___ Supplied material ___

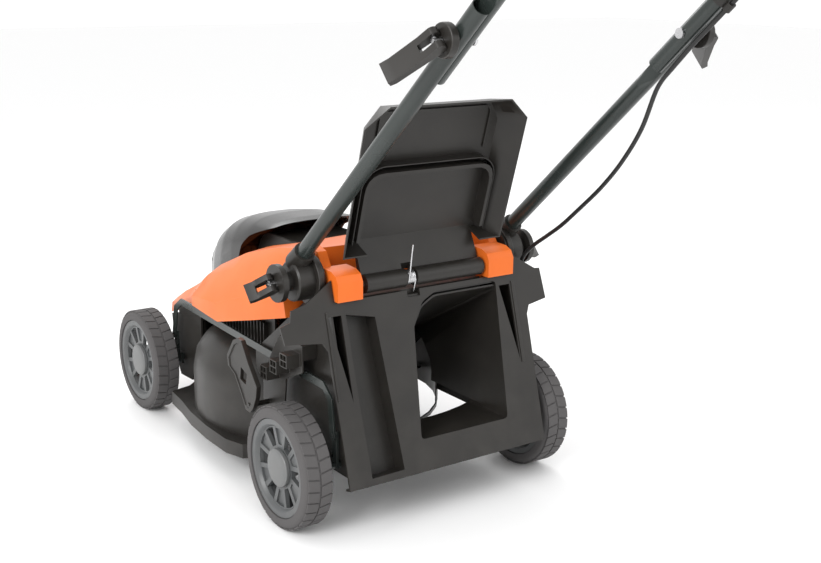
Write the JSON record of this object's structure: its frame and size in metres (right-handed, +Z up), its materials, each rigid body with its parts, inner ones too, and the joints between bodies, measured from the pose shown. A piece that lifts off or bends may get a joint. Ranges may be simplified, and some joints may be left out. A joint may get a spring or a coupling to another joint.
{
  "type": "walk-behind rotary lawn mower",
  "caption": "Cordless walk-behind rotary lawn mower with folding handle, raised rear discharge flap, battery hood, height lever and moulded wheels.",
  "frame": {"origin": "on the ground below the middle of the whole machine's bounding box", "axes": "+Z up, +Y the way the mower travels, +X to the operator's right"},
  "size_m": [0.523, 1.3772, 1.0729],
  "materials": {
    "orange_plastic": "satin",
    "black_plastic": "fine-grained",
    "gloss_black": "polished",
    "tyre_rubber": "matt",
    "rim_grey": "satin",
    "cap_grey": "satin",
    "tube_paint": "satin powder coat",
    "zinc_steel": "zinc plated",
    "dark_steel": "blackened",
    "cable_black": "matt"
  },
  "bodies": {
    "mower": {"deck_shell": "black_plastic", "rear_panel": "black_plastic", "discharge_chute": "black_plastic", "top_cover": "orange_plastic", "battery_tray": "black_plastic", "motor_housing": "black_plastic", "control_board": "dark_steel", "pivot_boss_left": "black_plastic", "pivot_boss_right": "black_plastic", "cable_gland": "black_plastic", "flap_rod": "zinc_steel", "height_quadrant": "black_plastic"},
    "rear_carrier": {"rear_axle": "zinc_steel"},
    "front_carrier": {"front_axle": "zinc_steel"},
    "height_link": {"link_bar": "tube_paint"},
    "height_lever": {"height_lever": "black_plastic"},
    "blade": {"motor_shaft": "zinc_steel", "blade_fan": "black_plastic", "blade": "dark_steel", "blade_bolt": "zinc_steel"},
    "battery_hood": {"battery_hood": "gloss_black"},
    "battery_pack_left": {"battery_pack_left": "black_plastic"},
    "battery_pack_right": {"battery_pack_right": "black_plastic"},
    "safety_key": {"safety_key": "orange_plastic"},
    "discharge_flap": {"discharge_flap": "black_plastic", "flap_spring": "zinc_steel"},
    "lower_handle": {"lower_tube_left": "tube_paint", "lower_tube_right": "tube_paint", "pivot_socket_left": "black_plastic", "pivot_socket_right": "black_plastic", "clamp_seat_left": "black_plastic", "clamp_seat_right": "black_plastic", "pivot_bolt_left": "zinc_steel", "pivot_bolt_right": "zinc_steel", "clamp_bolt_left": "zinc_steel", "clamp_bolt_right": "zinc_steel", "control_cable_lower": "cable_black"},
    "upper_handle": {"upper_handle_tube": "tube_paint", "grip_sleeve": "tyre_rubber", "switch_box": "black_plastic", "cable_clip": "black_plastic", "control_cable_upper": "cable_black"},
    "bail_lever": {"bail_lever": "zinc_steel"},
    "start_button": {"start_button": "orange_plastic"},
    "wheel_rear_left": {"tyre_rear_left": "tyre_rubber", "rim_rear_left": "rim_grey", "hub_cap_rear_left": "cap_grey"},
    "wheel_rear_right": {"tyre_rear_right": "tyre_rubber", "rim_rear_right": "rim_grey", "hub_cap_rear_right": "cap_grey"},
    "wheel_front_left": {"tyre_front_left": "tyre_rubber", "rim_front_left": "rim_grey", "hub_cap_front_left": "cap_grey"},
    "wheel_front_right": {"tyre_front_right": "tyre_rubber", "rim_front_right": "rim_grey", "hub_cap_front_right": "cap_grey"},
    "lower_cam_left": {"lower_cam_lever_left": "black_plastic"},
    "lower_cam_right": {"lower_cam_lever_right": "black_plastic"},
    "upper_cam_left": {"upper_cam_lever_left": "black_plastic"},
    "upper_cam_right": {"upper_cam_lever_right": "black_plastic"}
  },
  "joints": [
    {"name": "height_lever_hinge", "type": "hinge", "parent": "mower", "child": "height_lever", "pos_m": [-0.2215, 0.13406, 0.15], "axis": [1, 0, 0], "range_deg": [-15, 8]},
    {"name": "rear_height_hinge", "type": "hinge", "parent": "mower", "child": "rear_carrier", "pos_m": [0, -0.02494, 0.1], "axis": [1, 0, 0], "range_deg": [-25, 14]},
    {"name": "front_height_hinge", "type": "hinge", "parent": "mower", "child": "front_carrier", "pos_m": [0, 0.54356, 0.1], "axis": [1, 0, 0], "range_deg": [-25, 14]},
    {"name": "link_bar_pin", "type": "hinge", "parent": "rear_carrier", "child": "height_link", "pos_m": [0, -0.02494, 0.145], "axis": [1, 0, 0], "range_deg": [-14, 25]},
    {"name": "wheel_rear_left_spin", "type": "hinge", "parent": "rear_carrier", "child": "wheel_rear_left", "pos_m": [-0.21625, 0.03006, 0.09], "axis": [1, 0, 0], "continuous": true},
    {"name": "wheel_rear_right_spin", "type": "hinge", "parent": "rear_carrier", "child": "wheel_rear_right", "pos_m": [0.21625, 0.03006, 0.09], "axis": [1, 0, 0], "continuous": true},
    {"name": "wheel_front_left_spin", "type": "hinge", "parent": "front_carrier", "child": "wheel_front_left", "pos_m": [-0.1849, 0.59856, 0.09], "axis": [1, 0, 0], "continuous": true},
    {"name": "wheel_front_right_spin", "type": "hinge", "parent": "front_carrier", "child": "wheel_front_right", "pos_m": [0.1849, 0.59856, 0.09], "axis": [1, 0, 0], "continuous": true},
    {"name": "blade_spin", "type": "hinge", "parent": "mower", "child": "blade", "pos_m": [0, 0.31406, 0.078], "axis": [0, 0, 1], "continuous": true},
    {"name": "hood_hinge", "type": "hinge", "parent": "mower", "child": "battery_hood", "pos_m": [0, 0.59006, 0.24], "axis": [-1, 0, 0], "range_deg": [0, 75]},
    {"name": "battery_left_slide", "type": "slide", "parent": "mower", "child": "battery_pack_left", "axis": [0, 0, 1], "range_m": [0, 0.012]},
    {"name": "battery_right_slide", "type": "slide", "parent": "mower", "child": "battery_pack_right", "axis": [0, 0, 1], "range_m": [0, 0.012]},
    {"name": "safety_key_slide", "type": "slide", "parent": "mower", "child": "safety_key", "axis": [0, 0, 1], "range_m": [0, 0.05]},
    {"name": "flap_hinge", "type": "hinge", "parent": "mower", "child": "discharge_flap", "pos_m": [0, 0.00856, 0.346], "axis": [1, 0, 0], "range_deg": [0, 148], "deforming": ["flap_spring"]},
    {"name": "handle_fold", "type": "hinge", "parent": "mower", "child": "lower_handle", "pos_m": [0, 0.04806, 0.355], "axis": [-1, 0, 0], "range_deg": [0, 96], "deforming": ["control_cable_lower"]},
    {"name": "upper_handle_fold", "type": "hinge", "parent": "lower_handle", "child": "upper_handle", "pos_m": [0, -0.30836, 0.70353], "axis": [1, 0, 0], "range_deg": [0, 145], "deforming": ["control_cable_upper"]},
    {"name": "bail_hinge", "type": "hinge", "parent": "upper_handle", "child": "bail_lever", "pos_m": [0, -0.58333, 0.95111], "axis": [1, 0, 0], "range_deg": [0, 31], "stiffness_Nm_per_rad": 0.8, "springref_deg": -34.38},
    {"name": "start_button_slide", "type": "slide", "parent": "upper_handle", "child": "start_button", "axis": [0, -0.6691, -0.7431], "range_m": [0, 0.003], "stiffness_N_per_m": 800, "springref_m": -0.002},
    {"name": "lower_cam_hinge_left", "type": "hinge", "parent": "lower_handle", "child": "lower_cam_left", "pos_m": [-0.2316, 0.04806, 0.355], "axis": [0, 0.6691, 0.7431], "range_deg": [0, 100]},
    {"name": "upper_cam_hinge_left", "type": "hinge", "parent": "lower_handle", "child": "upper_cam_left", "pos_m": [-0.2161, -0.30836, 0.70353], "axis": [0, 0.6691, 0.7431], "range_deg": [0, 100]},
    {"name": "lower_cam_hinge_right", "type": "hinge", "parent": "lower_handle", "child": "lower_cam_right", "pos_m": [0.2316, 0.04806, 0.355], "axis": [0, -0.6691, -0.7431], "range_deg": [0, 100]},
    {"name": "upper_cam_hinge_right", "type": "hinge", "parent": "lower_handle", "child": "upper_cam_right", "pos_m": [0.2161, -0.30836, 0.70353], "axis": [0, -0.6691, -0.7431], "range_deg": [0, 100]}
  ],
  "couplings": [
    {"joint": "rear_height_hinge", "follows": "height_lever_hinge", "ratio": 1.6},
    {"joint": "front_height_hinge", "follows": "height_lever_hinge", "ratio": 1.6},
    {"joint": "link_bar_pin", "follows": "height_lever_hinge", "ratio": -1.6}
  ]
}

___
___ Supplied material ___

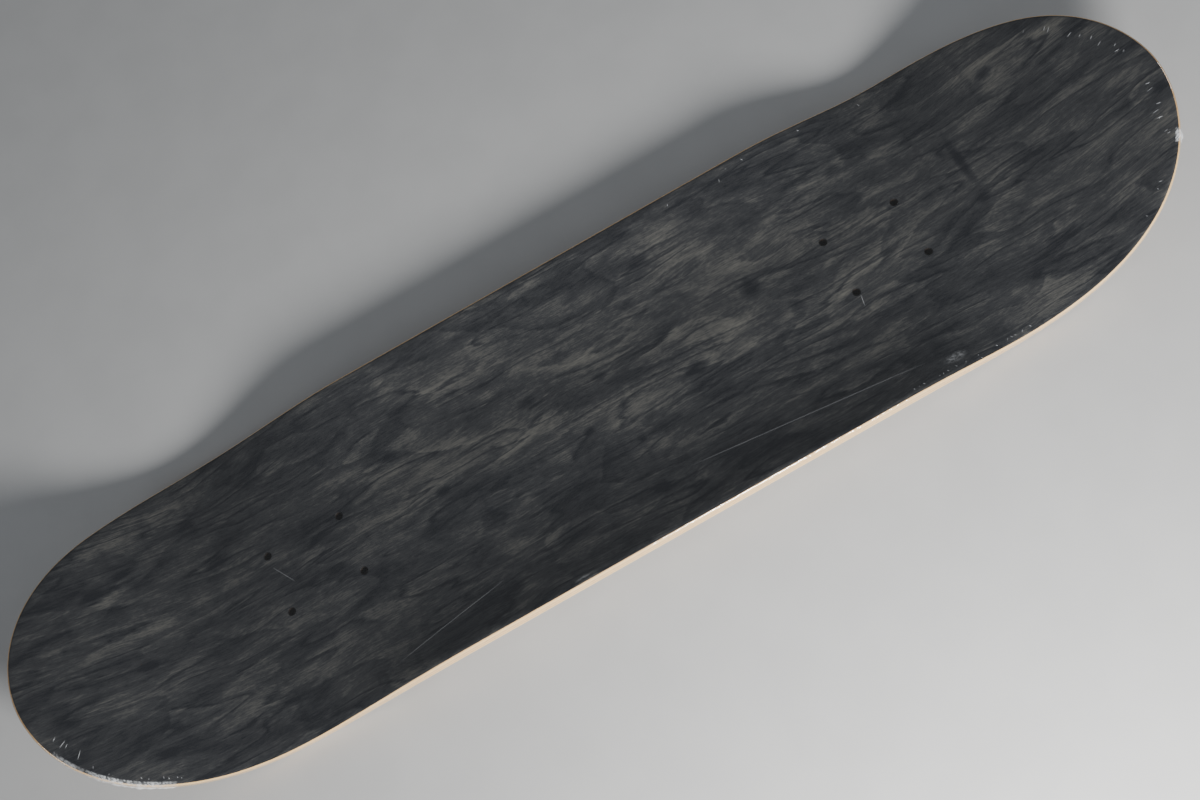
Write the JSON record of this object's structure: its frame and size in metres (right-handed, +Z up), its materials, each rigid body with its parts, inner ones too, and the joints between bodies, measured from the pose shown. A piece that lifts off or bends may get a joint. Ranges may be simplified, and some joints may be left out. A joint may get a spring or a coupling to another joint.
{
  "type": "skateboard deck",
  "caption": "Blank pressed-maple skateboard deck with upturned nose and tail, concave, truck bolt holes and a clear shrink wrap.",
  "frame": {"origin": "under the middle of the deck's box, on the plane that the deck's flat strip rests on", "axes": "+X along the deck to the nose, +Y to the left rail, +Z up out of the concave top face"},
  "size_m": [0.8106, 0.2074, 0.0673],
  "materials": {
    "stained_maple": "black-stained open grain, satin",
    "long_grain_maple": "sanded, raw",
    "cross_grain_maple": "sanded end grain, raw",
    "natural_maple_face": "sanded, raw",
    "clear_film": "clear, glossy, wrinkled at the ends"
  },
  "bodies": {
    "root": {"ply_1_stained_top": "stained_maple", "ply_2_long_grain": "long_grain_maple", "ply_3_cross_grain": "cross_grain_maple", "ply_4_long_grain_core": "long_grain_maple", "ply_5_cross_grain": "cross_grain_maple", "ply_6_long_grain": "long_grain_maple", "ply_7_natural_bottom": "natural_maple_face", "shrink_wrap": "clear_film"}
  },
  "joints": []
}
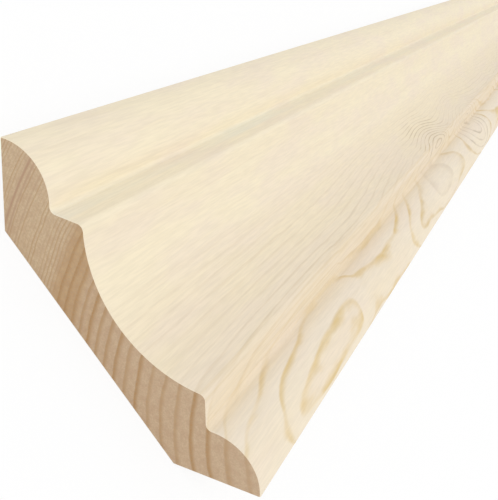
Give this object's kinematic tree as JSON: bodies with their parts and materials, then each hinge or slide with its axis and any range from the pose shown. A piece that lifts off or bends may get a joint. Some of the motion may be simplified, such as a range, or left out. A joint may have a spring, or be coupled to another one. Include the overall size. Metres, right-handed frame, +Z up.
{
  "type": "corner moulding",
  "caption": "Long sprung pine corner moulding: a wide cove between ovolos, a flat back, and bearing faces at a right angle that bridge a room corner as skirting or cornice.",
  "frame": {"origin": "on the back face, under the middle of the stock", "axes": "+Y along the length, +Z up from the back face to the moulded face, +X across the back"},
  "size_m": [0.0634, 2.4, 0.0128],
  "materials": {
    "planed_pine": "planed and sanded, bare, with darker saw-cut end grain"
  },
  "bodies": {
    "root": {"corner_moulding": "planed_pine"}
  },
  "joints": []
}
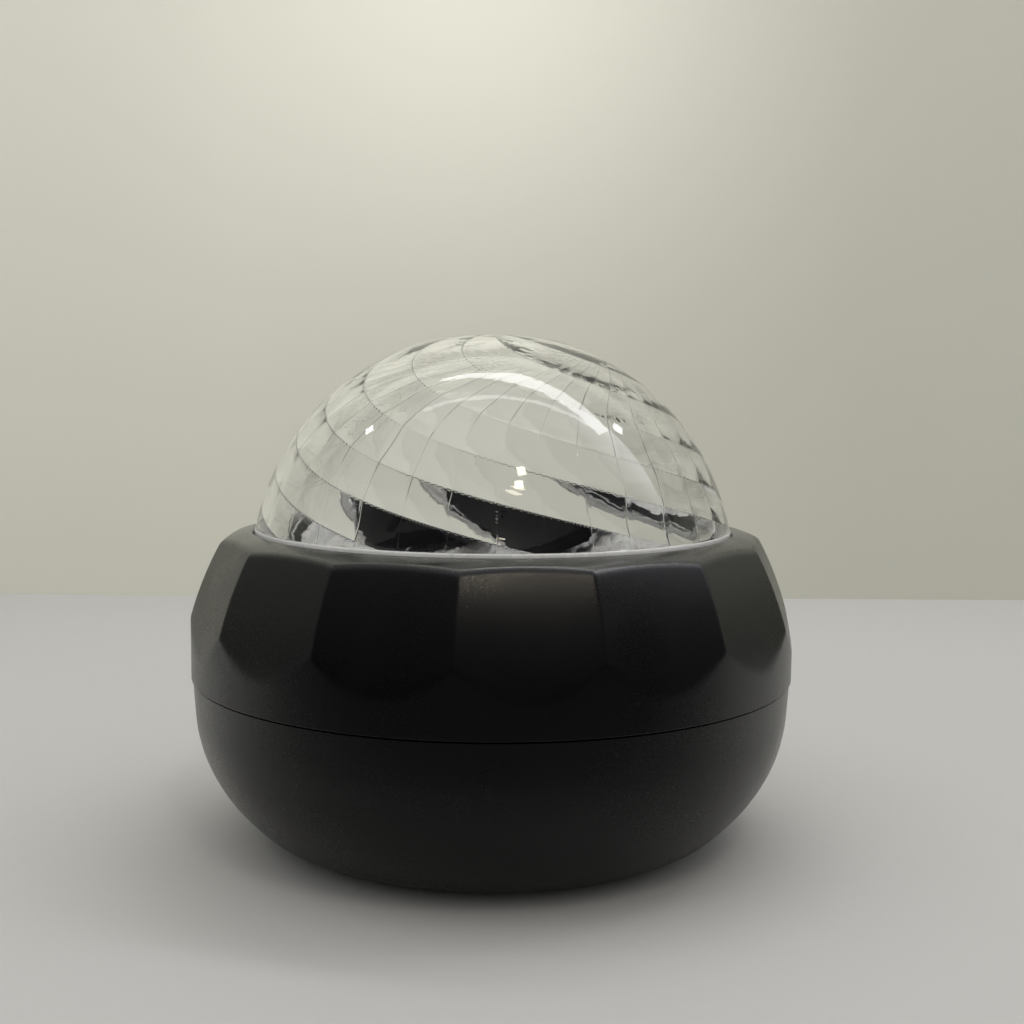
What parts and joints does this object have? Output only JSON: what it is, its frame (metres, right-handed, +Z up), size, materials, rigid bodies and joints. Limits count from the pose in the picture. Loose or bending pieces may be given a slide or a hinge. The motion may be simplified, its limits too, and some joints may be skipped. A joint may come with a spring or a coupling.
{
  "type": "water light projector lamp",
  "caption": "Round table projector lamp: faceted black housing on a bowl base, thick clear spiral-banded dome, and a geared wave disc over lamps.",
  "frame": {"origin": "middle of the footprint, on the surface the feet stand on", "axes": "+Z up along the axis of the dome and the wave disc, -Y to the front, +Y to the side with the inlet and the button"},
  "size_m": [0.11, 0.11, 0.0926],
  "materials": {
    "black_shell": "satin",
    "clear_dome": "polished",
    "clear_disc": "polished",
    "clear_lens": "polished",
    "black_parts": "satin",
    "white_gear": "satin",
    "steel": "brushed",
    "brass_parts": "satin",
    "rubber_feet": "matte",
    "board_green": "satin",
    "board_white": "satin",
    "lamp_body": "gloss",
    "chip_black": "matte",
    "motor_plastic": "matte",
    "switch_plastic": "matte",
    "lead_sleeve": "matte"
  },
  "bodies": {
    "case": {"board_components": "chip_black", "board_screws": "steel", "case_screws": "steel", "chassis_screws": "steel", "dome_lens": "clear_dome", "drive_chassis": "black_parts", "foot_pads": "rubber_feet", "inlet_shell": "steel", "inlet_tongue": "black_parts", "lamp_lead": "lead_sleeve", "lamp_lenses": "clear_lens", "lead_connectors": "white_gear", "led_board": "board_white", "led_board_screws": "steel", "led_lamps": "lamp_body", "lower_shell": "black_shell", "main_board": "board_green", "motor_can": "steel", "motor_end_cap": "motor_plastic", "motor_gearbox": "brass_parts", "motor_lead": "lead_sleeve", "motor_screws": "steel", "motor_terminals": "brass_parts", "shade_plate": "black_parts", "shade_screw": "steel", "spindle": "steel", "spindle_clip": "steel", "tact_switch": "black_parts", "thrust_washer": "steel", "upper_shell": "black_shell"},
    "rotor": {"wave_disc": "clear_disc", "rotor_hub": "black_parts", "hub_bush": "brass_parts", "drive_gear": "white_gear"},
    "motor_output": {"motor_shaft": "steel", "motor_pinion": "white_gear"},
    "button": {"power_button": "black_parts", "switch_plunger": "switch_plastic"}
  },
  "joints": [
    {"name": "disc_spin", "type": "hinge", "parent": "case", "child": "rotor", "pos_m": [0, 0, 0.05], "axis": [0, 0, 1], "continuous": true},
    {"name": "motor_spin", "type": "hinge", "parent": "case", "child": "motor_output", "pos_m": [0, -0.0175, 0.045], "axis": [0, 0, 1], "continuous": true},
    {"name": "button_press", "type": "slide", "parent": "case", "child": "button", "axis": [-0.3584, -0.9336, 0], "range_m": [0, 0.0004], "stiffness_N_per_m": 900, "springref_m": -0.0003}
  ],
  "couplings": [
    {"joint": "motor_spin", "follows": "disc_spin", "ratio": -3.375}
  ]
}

___

- Written problem
Using the listing above, pull out all lines that hold the word "pose".

- Complete output
Write the JSON record of this object's structure: its frame and size in metres (right-handed, +Z up), its materials, each rigid body with its parts, inner ones too, and the joints between bodies, measured from the pose shown. A piece that lifts off or bends may get a joint. Ranges may be simplified, and some joints may be left out. A joint may get a spring or a coupling to another joint.
Write the JSON record of this object's structure: its frame and size in metres (right-handed, +Z up), its materials, each rigid body with its parts, inner ones too, and the joints between bodies, measured from the pose shown. A piece that lifts off or bends may get a joint. Ranges may be simplified, and some joints may be left out. A joint may get a spring or a coupling to another joint.
Give this object's kinematic tree as JSON: bodies with their parts and materials, then each hinge or slide with its axis and any range from the pose shown. A piece that lifts off or bends may get a joint. Some of the motion may be simplified, such as a range, or left out. A joint may have a spring, or be coupled to another one. Include the overall size. Metres, right-handed frame, +Z up.
What parts and joints does this object have? Output only JSON: what it is, its frame (metres, right-handed, +Z up), size, materials, rigid bodies and joints. Limits count from the pose in the picture. Loose or bending pieces may be given a slide or a hinge. The motion may be simplified, its limits too, and some joints may be skipped. A joint may come with a spring or a coupling.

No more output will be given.